• Challenge
Among the lines of data below, reproduce only those from the one with "imported = [obj" through the one with "mount for mount", exactly as they stand, both ends included.

Entries taken from a collection:
----------------

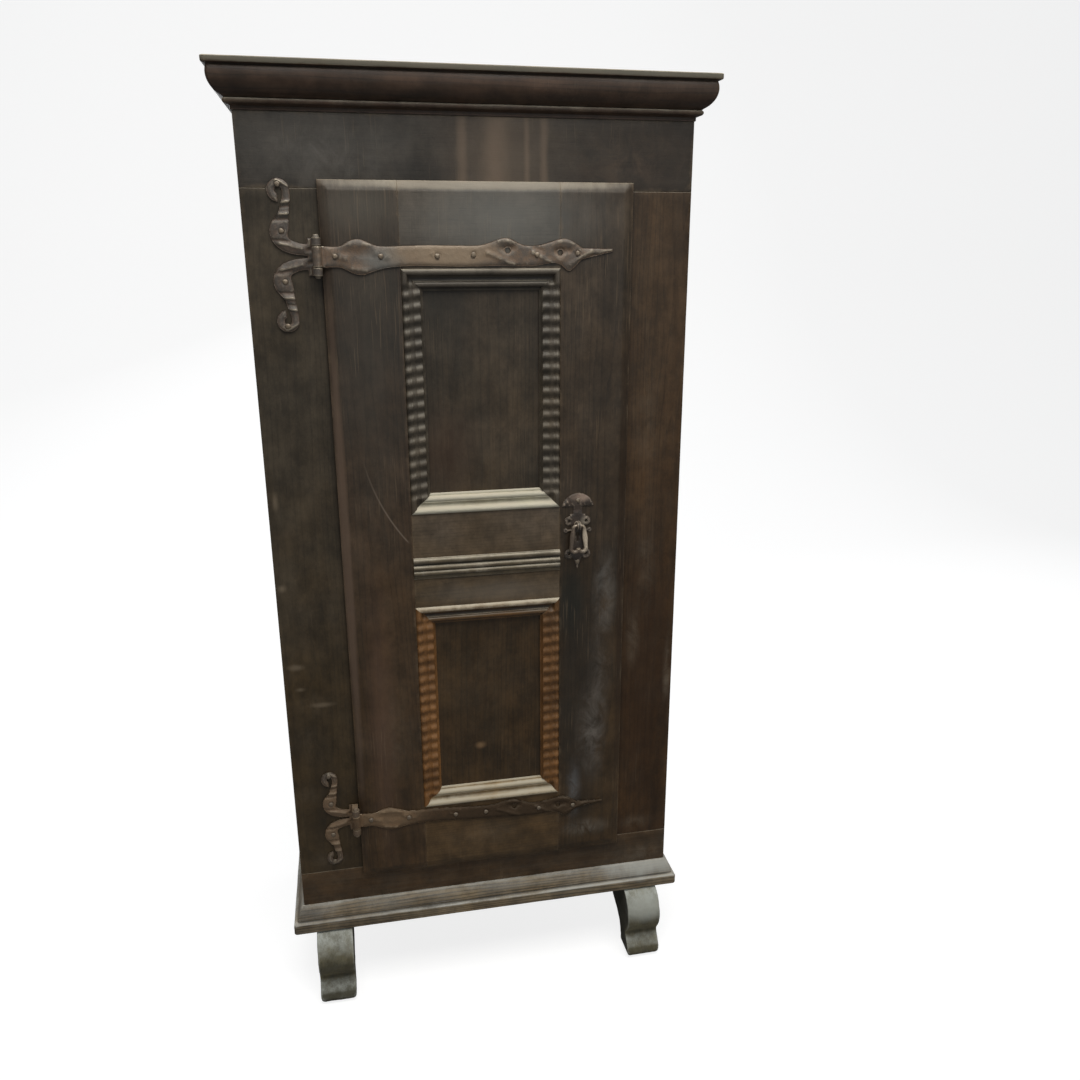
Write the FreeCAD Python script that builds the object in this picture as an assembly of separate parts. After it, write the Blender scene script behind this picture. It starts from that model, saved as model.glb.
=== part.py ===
import FreeCAD, Part
import math
import os

# Bonnetiere: a narrow one-door cupboard of oak frames and panels, with wrought-iron
# strap hinges, a pierced lock plate and two scrolled front feet.
#
# +Z is up, the front looks along -Y, +X is to the viewer's right.
# The origin is the middle of the ground that the cupboard covers, between the feet.
# All sizes are in millimetres.

# ---- overall sizes -------------------------------------------------------------------
body_width = 800.0
body_depth = 440.0
foot_height = 160.0
base_height = 56.0
front_height = 1550.0          # from the base moulding up to the cornice
cornice_height = 74.0

# ---- carcass timbers -----------------------------------------------------------------
board = 28.0                   # thickness of every frame timber
frieze_height = 120.0
bottom_rail_height = 77.0
hinge_jamb_width = 142.0
lock_jamb_width = 128.0
side_stile_width = 62.0
post_width = 45.0              # square rear corner posts
side_top_rail = 120.0
side_middle_rail = 90.0
side_bottom_rail = 100.0
side_middle_height = 780.0     # underside of the middle side rail above the base
back_rail_thickness = 24.0
back_rail_heights = (80.0, 90.0, 120.0)   # bottom, middle, top
back_board_thickness = 12.0
back_board_count = 5
back_board_gap = 1.0
top_board_thickness = 14.0
top_board_rest = 14.0          # width of rail that carries the top board
tenon_thickness = 9.0
tenon_length = 40.0
tenon_shoulder = 20.0
post_tenon_length = 24.0
tenon_wall = 2.5               # wood left in a post between tenons from two sides
side_panel_thickness = 10.0
side_panel_recess = 9.0
groove_depth = 10.0
panel_play = 1.0               # room for a panel to swell in its groove

# ---- inside --------------------------------------------------------------------------
shelf_count = 3
shelf_thickness = 18.0
shelf_setback = 46.0           # from the front plane of the carcass
floor_drop = 5.0               # floor boards below the lower edge of the doorway
cleat_width = 22.0
cleat_height = 24.0
fit_gap = 0.5                  # loose fit of boards between fixed timbers

# ---- cornice and base mouldings ------------------------------------------------------
cornice_projection = 38.0
cornice_fascia = 17.0
cornice_step = 6.0
cornice_ovolo_drop = 36.0
cornice_neck = 13.0            # projection of the small bead under the ovolo
cornice_bead = 9.0
cornice_fillet = 8.0
cornice_slope = 2.0            # small slopes between the members
cornice_swell = 3.0            # the ovolo's belly inside its upper edge
base_projection = 23.0
base_fascia = 24.0
base_groove = 4.0
base_slope_projection = 15.0
base_slope_start = 3.0
base_slope_hollow = 4.0
base_fascia_round = 3.0

# ---- feet ----------------------------------------------------------------------------
foot_width = 76.0
foot_inset = 22.0              # outer side of a foot, inside the body side
foot_knee = 58.0               # how far the knee stands out before the front plane
foot_knee_height = 106.0
foot_neck = 10.0
foot_waist = 37.0
foot_waist_height = 56.0
foot_waist_bend = 14.0         # height of the tight bend on each side of the waist
foot_waist_swell = 8.0
foot_toe = 56.0
foot_toe_height = 22.0
foot_toe_round = 13.0
foot_heel = 2.0
foot_heel_round = 11.0
foot_reach = 118.0             # how far the foot runs back under the base
foot_bracket_height = 125.0    # underside of the bracket at its far end
foot_tenon_radius = 16.0
foot_tenon_height = 40.0
rear_foot_depth = 92.0
rear_foot_setback = 4.0
rear_tenon_inset = 12.0        # wood between the rear tenons and the back rail of the base
block_depth = 92.0

# ---- door ----------------------------------------------------------------------------
door_thickness = 30.0
door_proud = 16.0              # door face in front of the carcass front
door_lap = 14.0                # how far the lip covers the frame
door_face_gap = 0.6            # between the lip and the frame
door_side_gap = 2.0
door_bevel_width = 18.0
door_bevel_depth = 7.0
hinge_stile_width = 134.0
lock_stile_width = 136.0
door_top_rail = 146.0
door_upper_panel = 448.0
door_middle_rail = 189.0
door_bottom_rail = 152.0
panel_thickness = 9.0
panel_recess = 12.0

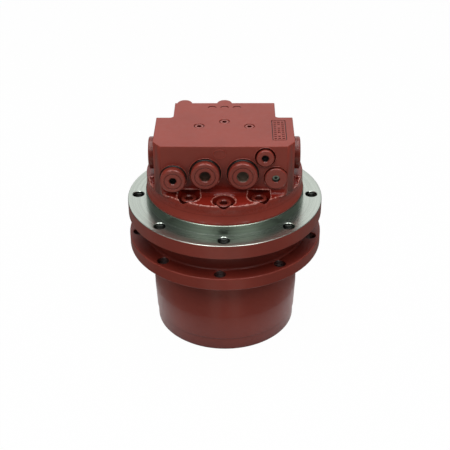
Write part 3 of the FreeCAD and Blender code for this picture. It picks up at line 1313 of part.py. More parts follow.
PARTS = {
    "hub_housing": hub_housing, "ring_gear": ring_gear, "end_cover": end_cover,
    "cover_snap_ring": cover_snap_ring, "cover_plugs": cover_plugs,
    "thrust_button": thrust_button, "hub_rubber_seals": hub_rubber_seals,
    "main_bearing_outer_races": main_bearing_outer_races,
    "main_bearing_balls": main_bearing_balls,
    "main_bearing_inner_races": main_bearing_inner_races, "ring_nut": ring_nut,
    "seal_ring_lower": seal_ring_lower, "seal_ring_upper": seal_ring_upper,
    "casing_rubber_seals": casing_rubber_seals, "motor_casing": motor_casing,
    "pivot_balls": pivot_balls, "shaft_oil_seal": shaft_oil_seal,
    "shaft_bearings": shaft_bearings, "front_bearing_inner": front_bearing_inner,
    "stage1_carrier": stage1_carrier, "stage1_pins": stage1_pins,
    "stage1_rollers": stage1_rollers, "stage2_sun_gear": stage2_sun_gear,
    "stage2_pins": stage2_pins, "stage2_rollers": stage2_rollers,
    "motor_shaft": motor_shaft, "drive_gear": drive_gear, "cylinder_block": cylinder_block,
    "block_spring": block_spring, "ball_guide": ball_guide, "pistons": pistons,
    "swash_plate": swash_plate, "piston_shoes": piston_shoes,
    "retainer_plate": retainer_plate, "speed_piston": speed_piston,
    "valve_plate": valve_plate, "brake_separators": brake_separators,
    "brake_friction_discs": brake_friction_discs, "brake_piston": brake_piston,
    "brake_disc_spring": brake_disc_spring, "valve_block": valve_block,
    "block_screws": block_screws, "plug_front_left": plug_front_left,
    "relief_valve_plugs": relief_valve_plugs, "speed_spool_plug": speed_spool_plug,
    "gauge_port_plug": gauge_port_plug, "gauge_port_screw": gauge_port_screw,
    "plug_seals": plug_seals, "top_plugs": top_plugs, "spool_caps": spool_caps,
    "counterbalance_spool": counterbalance_spool, "spool_springs": spool_springs,
    "speed_spool": speed_spool, "speed_spool_spring": speed_spool_spring}

os.makedirs("parts", exist_ok=True)
for name, build in PARTS.items():
    build().exportStep("parts/" + name + ".step")
for stage in (1, 2):
    for index in range(PLANETS):
        planet(stage, index).exportStep("parts/stage%d_planet_%d.step" % (stage, index + 1))
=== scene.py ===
"""Finishes, threads, casting marks and studio for a compact excavator's final drive.

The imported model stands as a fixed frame. This add-on gives its castings, plugs, gears and
bearings their finishes, engraves the valve block, cuts threads and lights the whole.
"""
import json
import math
import random
from collections import namedtuple

import bmesh
import bpy
from bpy.props import FloatProperty, FloatVectorProperty, IntProperty, PointerProperty
from mathutils import Matrix, Vector


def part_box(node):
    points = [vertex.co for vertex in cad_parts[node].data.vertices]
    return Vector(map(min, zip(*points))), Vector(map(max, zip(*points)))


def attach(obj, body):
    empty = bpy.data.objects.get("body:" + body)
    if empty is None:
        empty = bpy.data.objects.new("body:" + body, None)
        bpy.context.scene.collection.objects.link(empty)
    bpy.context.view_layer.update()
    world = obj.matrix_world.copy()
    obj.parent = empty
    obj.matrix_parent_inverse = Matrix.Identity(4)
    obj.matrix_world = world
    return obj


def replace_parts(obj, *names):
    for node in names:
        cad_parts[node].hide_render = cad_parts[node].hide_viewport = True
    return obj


bl_info = {
    "name": "Final Drive Dressing",
    "version": (1, 0, 0),
    "blender": (4, 5, 0),
    "location": "View3D > Sidebar > Final Drive",
    "description": "Finishes, threads, casting marks and studio for a final drive",
    "category": "Object",
}

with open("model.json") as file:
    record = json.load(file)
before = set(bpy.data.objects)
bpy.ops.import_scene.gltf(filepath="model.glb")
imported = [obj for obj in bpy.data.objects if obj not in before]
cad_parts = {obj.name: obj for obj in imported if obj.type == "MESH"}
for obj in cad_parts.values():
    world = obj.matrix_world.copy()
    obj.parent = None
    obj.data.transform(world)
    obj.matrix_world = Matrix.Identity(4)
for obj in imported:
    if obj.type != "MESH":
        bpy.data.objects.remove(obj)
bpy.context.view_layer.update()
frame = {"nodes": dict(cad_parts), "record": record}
MM = 0.001
MOUNTS = {mount["name"]: mount for mount in frame["record"]["mounts"]}

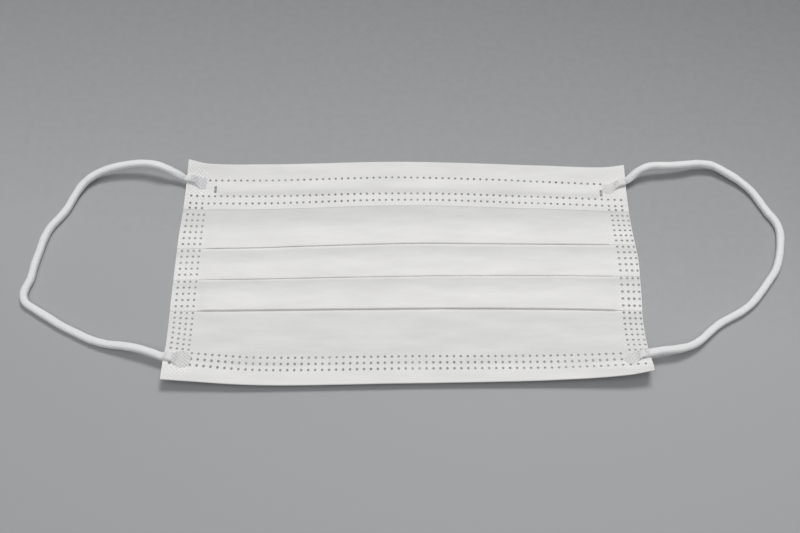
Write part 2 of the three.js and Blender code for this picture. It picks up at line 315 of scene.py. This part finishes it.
def newMaterial(name, roughness, sheen=0.0):
    material = bpy.data.materials.new(name)
    material.use_nodes = True
    nodes, links = material.node_tree.nodes, material.node_tree.links
    shader = nodes["Principled BSDF"]
    shader.inputs["Roughness"].default_value = roughness
    shader.inputs["Sheen Weight"].default_value = sheen
    shader.inputs["Specular IOR Level"].default_value = 0.3
    return material, nodes, links, shader


def node(nodes, kind, **values):
    made = nodes.new(kind)
    for name, value in values.items():
        if name in made.inputs:
            made.inputs[name].default_value = value
        else:
            setattr(made, name, value)
    return made


def textureAt(nodes, links, place, kind, output, **values):
    made = node(nodes, kind, **values)
    links.new(place, made.inputs["Vector"])
    return made.outputs[output]


def remap(nodes, links, value, low, high, span=(0, 1)):
    # the span becomes low to high, each of which is a number or the output of another node
    made = node(nodes, "ShaderNodeMapRange")
    links.new(value, made.inputs["Value"])
    made.inputs["From Min"].default_value, made.inputs["From Max"].default_value = span
    for name, end in (("To Min", low), ("To Max", high)):
        if isinstance(end, bpy.types.NodeSocket):
            links.new(end, made.inputs[name])
        else:
            made.inputs[name].default_value = end
    return made.outputs["Result"]


def mixOf(nodes, links, share, first, second):
    made = node(nodes, "ShaderNodeMix", data_type="FLOAT")
    made.inputs["Factor"].default_value = share
    links.new(first, made.inputs["A"])
    links.new(second, made.inputs["B"])
    return made.outputs["Result"]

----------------

• Reply to the exercise
imported = [obj for obj in bpy.data.objects if obj not in before]
cad_parts = {obj.name: obj for obj in imported if obj.type == "MESH"}
for obj in cad_parts.values():
    world = obj.matrix_world.copy()
    obj.parent = None
    obj.data.transform(world)
    obj.matrix_world = Matrix.Identity(4)
for obj in imported:
    if obj.type != "MESH":
        bpy.data.objects.remove(obj)
bpy.context.view_layer.update()
frame = {"nodes": dict(cad_parts), "record": record}
MM = 0.001
MOUNTS = {mount["name"]: mount for mount in frame["record"]["mounts"]}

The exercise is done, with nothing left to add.